I hadn't given the Baked Alaska much thought until a Canadian friend sent me a charming article on the subject by a little American housewife named Eve Ensler. Perhaps, as a British Columbian, he has Alaska on his mind, owing to the fact that Alaska is his next door neighbor and he can, therefore, actually see it from his own front door. Whatever prompted his sending me the link, I'm glad he did, and I think it's delightful that Mrs. Ensler bothered to take the time to write down her little recipe and share it with her friends and neighbors.

Baked Alaska

ice cream freeze

This dessert is all about appearances. Try it out at your next dinner party. It will dazzle your guests with its fancy meringue get up. They'll think you've put a lot of effort and know-how into its creation, but we know better. A pretty confection of fluff that wraps itself around a heart frozen at its core. Delicious.

Serves 4


4 3/4 inch slices of old cake, be it a genoise, sponge, or pound cake. I prefer old pound cake because I can buy it in the store cheaply and not have to sully my hands with the unpleasantness that is baking anything.

4 egg whites

1/2 teaspoon cream of tartar

1/8 teaspoon salt of the earth

1/2 cup superfine sugar

1 quart of ice cream. Your choice. Jesus told me to opt for something less vanilla this go-around, so I am, like many people I know, voting for chocolate.

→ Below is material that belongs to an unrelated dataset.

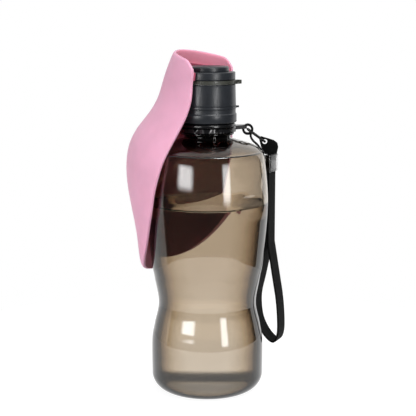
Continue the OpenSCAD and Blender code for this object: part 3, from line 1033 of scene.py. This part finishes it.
def tape_line(thickness):
    side = thickness / 2 + 0.02
    down = [(-side, -6.0 * k) for k in range(9)]
    up = [(side, -6.0 * k) for k in range(8, -1, -1)]
    return down + spline(LOOP, 5) + up


# Radius of a strand of the cord, and how far it winds out from the cord's middle.
STRAND = 0.44
STRAND_LAY = 0.38
# The slack leg of the cord, from the ring's eye to the foot of the tab.
SLACK = [
    (29.2, 14.3, 170.8), (29, 14.2, 168.2), (30.6, 14, 165.4), (33.4, 14, 162.8), (36, 14.4, 159.4),
    (37.8, 15.2, 156.9),
]


def swept(path, ups, points, faces, closed, turns, phase, sides=8):
    """Adds a strand of the cord, which winds round a path that many times."""
    first, parts, count = len(points), 4, len(path)
    rings = count * parts if closed else (count - 1) * parts + 1
    for i in range(rings):
        place, step = divmod(i, parts)
        ahead = (place + 1) % count if closed else min(place + 1, count - 1)
        behind = place - 1 if closed else max(place - 1, 0)
        here = path[place].lerp(path[ahead], step / parts)
        tangent = (path[ahead] - path[behind]).normalized()
        across = ups[place].cross(tangent).normalized()
        up = tangent.cross(across)
        wind = 2 * math.pi * (turns * i / rings + phase)
        middle = here + STRAND_LAY * (across * math.cos(wind) + up * math.sin(wind))
        for j in range(sides):
            a = 2 * math.pi * j / sides
            points.append(tuple(middle + STRAND * (across * math.cos(a) + up * math.sin(a))))
    made = [range(first + i * sides, first + (i + 1) * sides) for i in range(rings)]
    for low, high in zip(made, made[1:] + made[:1] if closed else made[1:]):
        ring_band(faces, low, high)
    if not closed:
        faces += [tuple(made[0]), tuple(made[-1])]


class BOTTLE_OT_strap(bpy.types.Operator):
    """Weaves the tape, rounds the tab's edges, and hangs them on the corded eye in a clear sleeve"""

    bl_idname = "water_bottle.strap"
    bl_label = "Wrist strap"

    def execute(self, context):
        sizes = context.scene.strap_sizes
        nylon = material_of("woven_nylon", woven_nylon, sizes)
        tape = self.tape(sizes)
        finish_piece(tape, nylon, "strap", "black_webbing", "wrist_strap")
        tab = dressed_copy("strap_tab", "stitched_tab", 0.55 * MM, 4)
        self.map_flat(tab, LUG_TURN)
        finish_piece(tab, nylon, "strap", "black_webbing", "strap_tab")
        waxed = material_of("waxed_cord", glossy_plastic, "waxed_cord", linear("#0B0B0C"), 0.24)
        finish_piece(self.cord(), waxed, "strap", "black_webbing", "strap_cord")
        sleeve = dressed_copy("strap_sleeve", "clear_sleeve", 0.35 * MM, 3)
        finish_piece(sleeve, material_of("clear_vinyl", clear_vinyl), "strap", "clear_vinyl",
                     "strap_sleeve")
        return {"FINISHED"}

    def tape(self, sizes):
        """A woven tape with soft edges."""
        width, thickness = mm(sizes.tape_width), mm(sizes.tape_thickness)
        line = tape_line(thickness)
        half, soft = width / 2, thickness / 2
        ring = [(-half + 0.4, -soft), (-half + 0.1, -soft * 0.6), (-half, 0), (-half + 0.1, soft * 0.6),
                (-half + 0.4, soft)]
        ring = ring + [(x, soft) for x in (-half / 2, 0, half / 2)]
        ring = ring + [(-x, -z) for x, z in ring]
        points, faces, run = [], [], 0
        maps = []
        count = len(ring)
        for i, (x, z) in enumerate(line):
            ahead, behind = line[min(i + 1, len(line) - 1)], line[max(i - 1, 0)]
            along = Vector((ahead[0] - behind[0], 0, ahead[1] - behind[1])).normalized()
            off = Vector((-along.z, 0, along.x))
            if i:
                run += math.dist(line[i - 1], line[i])
            for across, depth in ring:
                spot = Vector((x, across, z)) + off * depth
                spot = Matrix.Rotation(STRAP_TURN, 3, "Z") @ (
                    spot + Vector((STRAP_AT[0], STRAP_AT[1], STRAP_TOP)))
                points.append(tuple(spot))
                maps.append((across + half, run))
        made = [range(i * count, (i + 1) * count) for i in range(len(line))]
        for low, high in zip(made, made[1:]):
            ring_band(faces, low, high)
        faces += [tuple(made[0])[::-1], tuple(made[-1])]
        piece = piece_from("woven_tape", points, faces)
        layer = piece.data.uv_layers.new(name="tape")
        for loop in piece.data.loops:
            layer.data[loop.index].uv = maps[loop.vertex_index]
        outward(piece)
        return piece

    def map_flat(self, piece, turn):
        """A UV map in millimetres over the piece's face, which is turned by that much."""
        layer = piece.data.uv_layers.new(name="tape")
        back = Matrix.Rotation(-turn, 4, "Z")
        for loop in piece.data.loops:
            spot = back @ piece.data.vertices[loop.vertex_index].co
            layer.data[loop.index].uv = (mm(spot.x), mm(spot.z))

    def cord(self):
        """A three-strand cord: a closed loop through both eyes, and a slack leg beside it."""
        start, end = Vector((27, 17.2, 172.9)), Vector((38.5, 17.2, 164.5))
        along = (end - start).normalized()
        side = Vector((0, 1, 0))
        bend = 2.9
        straight = (end - start).length - 2 * bend
        path = []
        for far, way in ((0, 1), (1, -1)):
            for k in range(13):
                a = math.pi * k / 12
                path.append(start + along * (bend + far * straight - way * bend * math.sin(a))
                            + side * way * bend * math.cos(a))
            for k in range(1, 10):
                run = 1 - k / 10 if far else k / 10
                path.append(start + along * (bend + straight * run) - side * way * bend)
        slack = [Vector(p) for p in spline(SLACK, 4)]
        points, faces = [], []
        for strand in range(3):
            phase = strand / 3
            swept(path, [side.cross(along)] * len(path), points, faces, True, 9, phase)
            swept(slack, [side] * len(slack), points, faces, False, 5, phase)
        piece = piece_from("laid_cord", points, faces, LUG_TURN)
        outward(piece)
        self.map_flat(piece, 0)
        return piece


# ---- Studio ----

# The camera's film width in millimetres, and its lens and side shift in pixels of a square frame.
SENSOR = 36
FRAME_PIXELS = 416
FOCAL_PIXELS = 1106
SHIFT_PIXELS = 0.7
FLOOR_REACH = 0.26
AIM_HEIGHT = 0.12
# Brightness of the world as a fill light, of the dark cloth and of what scattered light meets, and of
# the floor's own glow, with the glow's share over the paper.
FILL = 0.5
DARK = 0.07
FLOOR_GLOW = 1.16
GLOW_SHARE = 0.8


class BOTTLE_OT_studio(bpy.types.Operator):
    """Sets the floor, the soft boxes, the surroundings and the camera"""

    bl_idname = "water_bottle.studio"
    bl_label = "Studio"

    def execute(self, context):
        settings = context.scene.studio_settings
        scene = context.scene
        towards = Vector((math.sin(settings.turn), -math.cos(settings.turn), 0))
        right = Vector((math.cos(settings.turn), math.sin(settings.turn), 0))

        camera = linked("camera", bpy.data.cameras.new("camera"))
        camera.data.sensor_width = SENSOR
        camera.data.sensor_fit = "HORIZONTAL"
        camera.data.lens = SENSOR * FOCAL_PIXELS / FRAME_PIXELS
        camera.data.shift_x = SHIFT_PIXELS / FRAME_PIXELS
        camera.location = towards * settings.distance + Vector((0, 0, settings.height))
        look = -towards * math.cos(settings.pitch) - Vector((0, 0, math.sin(settings.pitch)))
        camera.rotation_euler = look.to_track_quat("-Z", "Y").to_euler()
        scene.camera = camera

        floor_mesh = bpy.data.meshes.new("floor")
        sides = 96
        turns = [2 * math.pi * k / sides for k in range(sides)]
        rim = [(FLOOR_REACH * math.cos(a), FLOOR_REACH * math.sin(a), 0) for a in turns]
        floor_mesh.from_pydata(rim, [], [tuple(range(sides))])
        floor = linked("floor", floor_mesh)
        floor.data.materials.append(self.floor_paper(settings))

        # (name, turn from the camera, height, width, length, distance, watts): the left box is
        # broad and low, the right one narrow and tall, and the top one lights the trough's inside.
        for name, turn, height, width, tall, away, watts in (
            ("left_box", -42, 0.205, 0.62, 0.2, 0.9, 3.2),
            ("right_box", 36, 0.17, 0.3, 0.34, 0.9, 2.3),
            ("top_box", 38, 1.0, 0.6, 0.6, 0.6, 9.0),
        ):
            side = math.radians(turn)
            lamp = bpy.data.lights.new(name, "AREA")
            lamp.shape = "RECTANGLE"
            lamp.size, lamp.size_y = width, tall
            lamp.energy = watts
            self.soft_front(lamp)
            box = linked(name, lamp)
            box.visible_transmission = False
            out = towards * math.cos(side) + right * math.sin(side)
            box.location = out * away + Vector((0, 0, height))
            aim = Vector((0, 0, AIM_HEIGHT)) - box.location
            box.rotation_euler = aim.to_track_quat("-Z", "Y").to_euler()
        self.dark_booth(settings)

        world = bpy.data.worlds.new("studio")
        scene.world = world
        tree = empty_tree(world)
        seen, left = self.background_rays(tree)
        white = add(tree, "ShaderNodeMapRange", {"To Min": DARK, "To Max": 1.0},
                    {"Value": left.outputs[0]})
        level = add(tree, "ShaderNodeMix", {2: FILL}, {0: seen.outputs[0], 3: white.outputs[0]},
                    data_type="FLOAT")
        glow = add(tree, "ShaderNodeBackground", {"Color": (1, 1, 1, 1)},
                   {"Strength": level.outputs[0]})
        add(tree, "ShaderNodeOutputWorld", links={"Surface": glow.outputs[0]})
        scene.view_settings.view_transform = "Standard"
        return {"FINISHED"}

    def background_rays(self, tree):
        """One where a ray should meet the white background, seen directly, in gloss or in glass, and
        how much of it is left: none once light was scattered, so that it lights nothing."""
        rays = add(tree, "ShaderNodeLightPath")
        direct = add(tree, "ShaderNodeMath", operation="MAXIMUM", links={
            0: rays.outputs["Is Camera Ray"], 1: rays.outputs["Is Transmission Ray"]})
        seen = add(tree, "ShaderNodeMath", operation="MAXIMUM", links={
            0: direct.outputs[0], 1: rays.outputs["Is Glossy Ray"]})
        left = add(tree, "ShaderNodeMath", {1: 0.5}, {0: rays.outputs["Diffuse Depth"]},
                   operation="LESS_THAN")
        return seen, left

    def dark_booth(self, settings):
        """The black cloth that hangs round the near side of the table, away from the white
        backdrop. It keeps glare off the glass, and shows in reflections only, also in those that
        come back through the glass."""
        sides, reach, half, low, high = 60, 1.6, math.radians(105), -1.4, 1.8
        middle = settings.turn - math.pi / 2 + math.radians(15)
        turns = [middle + half * (2 * j / sides - 1) for j in range(sides + 1)]
        points = [(reach * math.cos(a), reach * math.sin(a), z) for z in (low, high) for a in turns]
        faces = [(j, j + 1, sides + 2 + j, sides + 1 + j) for j in range(sides)]
        mesh = bpy.data.meshes.new("dark_booth")
        mesh.from_pydata(points, [], faces)
        booth = linked("dark_booth", mesh)
        booth.visible_camera = booth.visible_diffuse = booth.visible_shadow = False
        material = bpy.data.materials.new("black_cloth")
        tree = empty_tree(material)
        rays = add(tree, "ShaderNodeLightPath")
        reflected = add(tree, "ShaderNodeMath", {1: 0.5}, {0: rays.outputs["Glossy Depth"]},
                        operation="GREATER_THAN")
        clear = add(tree, "ShaderNodeBsdfTransparent")
        dim = add(tree, "ShaderNodeEmission", {"Color": (1, 1, 1, 1), "Strength": DARK})
        cloth = add(tree, "ShaderNodeMixShader", links={
            0: reflected.outputs[0], 1: clear.outputs[0], 2: dim.outputs[0]})
        add(tree, "ShaderNodeOutputMaterial", links={"Surface": cloth.outputs[0]})
        mesh.materials.append(material)

    def soft_front(self, lamp):
        """A soft box's cloth: full light in the middle, falling off towards its edges."""
        tree = empty_tree(lamp)
        place = add(tree, "ShaderNodeNewGeometry")
        axes = add(tree, "ShaderNodeSeparateXYZ", links={"Vector": place.outputs["Parametric"]})
        falls = []
        for axis in ("X", "Y"):
            middle = add(tree, "ShaderNodeMath", {1: 0.5}, {0: axes.outputs[axis]},
                         operation="SUBTRACT")
            off = add(tree, "ShaderNodeMath", links={0: middle.outputs[0]}, operation="ABSOLUTE")
            falls.append(add(tree, "ShaderNodeMapRange",
                             {"From Min": 0.5, "From Max": 0.2, "To Min": 0.0, "To Max": 1.3},
                             {"Value": off.outputs[0]}, interpolation_type="SMOOTHSTEP"))
        level = add(tree, "ShaderNodeMath", links={0: falls[0].outputs[0], 1: falls[1].outputs[0]},
                    operation="MULTIPLY")
        glow = add(tree, "ShaderNodeEmission", links={"Strength": level.outputs[0]})
        add(tree, "ShaderNodeOutputLight", links={"Surface": glow.outputs[0]})

    def floor_paper(self, settings):
        """White background paper that shows as white and keeps the object's shadow."""
        material = bpy.data.materials.new("studio_paper")
        tree = empty_tree(material)
        paper = add(tree, "ShaderNodeBsdfDiffuse", {"Color": opaque(settings.floor)})
        glow = add(tree, "ShaderNodeEmission", {"Color": (1, 1, 1, 1), "Strength": FLOOR_GLOW})
        seen, left = self.background_rays(tree)
        white = add(tree, "ShaderNodeMath", links={0: seen.outputs[0], 1: left.outputs[0]},
                    operation="MULTIPLY")
        share = add(tree, "ShaderNodeMath", {1: GLOW_SHARE}, {0: white.outputs[0]}, operation="MULTIPLY")
        both = add(tree, "ShaderNodeMixShader", links={0: share.outputs[0], 1: paper.outputs[0],
                                                       2: glow.outputs[0]})
        add(tree, "ShaderNodeOutputMaterial", links={"Surface": both.outputs[0]})
        return material


# ---- The add-on ----

OPERATORS = (
    BOTTLE_OT_studio,
    BOTTLE_OT_body,
    BOTTLE_OT_water,
    BOTTLE_OT_threads,
    BOTTLE_OT_cap,
    BOTTLE_OT_valve,
    BOTTLE_OT_neck_rings,
    BOTTLE_OT_trough,
    BOTTLE_OT_strap,
)


class BOTTLE_PT_panel(bpy.types.Panel):
    """Lists the pieces and their sizes"""

    bl_idname = "BOTTLE_PT_panel"
    bl_label = "Water bottle"
    bl_space_type = "VIEW_3D"
    bl_region_type = "UI"
    bl_category = "Water bottle"

    def draw(self, context):
        for group, kind in GROUPS.items():
            box = self.layout.box()
            box.label(text=kind.__doc__)
            for key in kind.__annotations__:
                box.prop(getattr(context.scene, group), key)
        for operator in OPERATORS:
            self.layout.operator(operator.bl_idname)


def register():
    for kind in (*GROUPS.values(), *OPERATORS, BOTTLE_PT_panel):
        bpy.utils.register_class(kind)
    for name, kind in GROUPS.items():
        setattr(bpy.types.Scene, name, bpy.props.PointerProperty(type=kind))


def unregister():
    for name in GROUPS:
        delattr(bpy.types.Scene, name)
    for kind in reversed((*GROUPS.values(), *OPERATORS, BOTTLE_PT_panel)):
        bpy.utils.unregister_class(kind)


def build_bottle():
    register()
    for operator in OPERATORS:
        group, name = operator.bl_idname.split(".")
        getattr(getattr(bpy.ops, group), name)()


if __name__ == "__main__":
    build_bottle()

Soaking the cake with a little brandy is purely optional, but I think we could all use a little more alcohol in our diets right now.


1. Mold the ice cream, which has been softened just enough that you can shape it, into any form you please on top of your sliced cakes. I chose to make individual cakes, but please, by all means, do your own thing. Place ice cream-topped cakes onto a parchment-lined baking sheet. Put into freezer.

2. In a stand mixer, whisk egg whites until almost stiff, then add cream of tartar and salt. Beat in sugar one tablespoon at a time. Beat until stiff peaks that resemble the snow-capped (for the moment) top of Denali form.

3. Remove cakes from freezer. Enrobe them with at least a 3/4 inch thickness of meringue for insulation and put back into freezer. They'll need to be as icy as possible to stand up to the withering heat of your oven, the Liberal Media, or what-have-you.

4. A few minutes before serving, remove cakes from the freezer and pop under a very, very hot broiler for about three minutes, watching carefully all the while. If you are among those who do not believe that Man is responsible for rapidly increasing temperatures, that Global warming is God's Will, the wait time may be considerably longer.

5. When sufficiently browned, remove from broiler, plate, and serve immediately, because this particular dish doesn't have much of a shelf-life.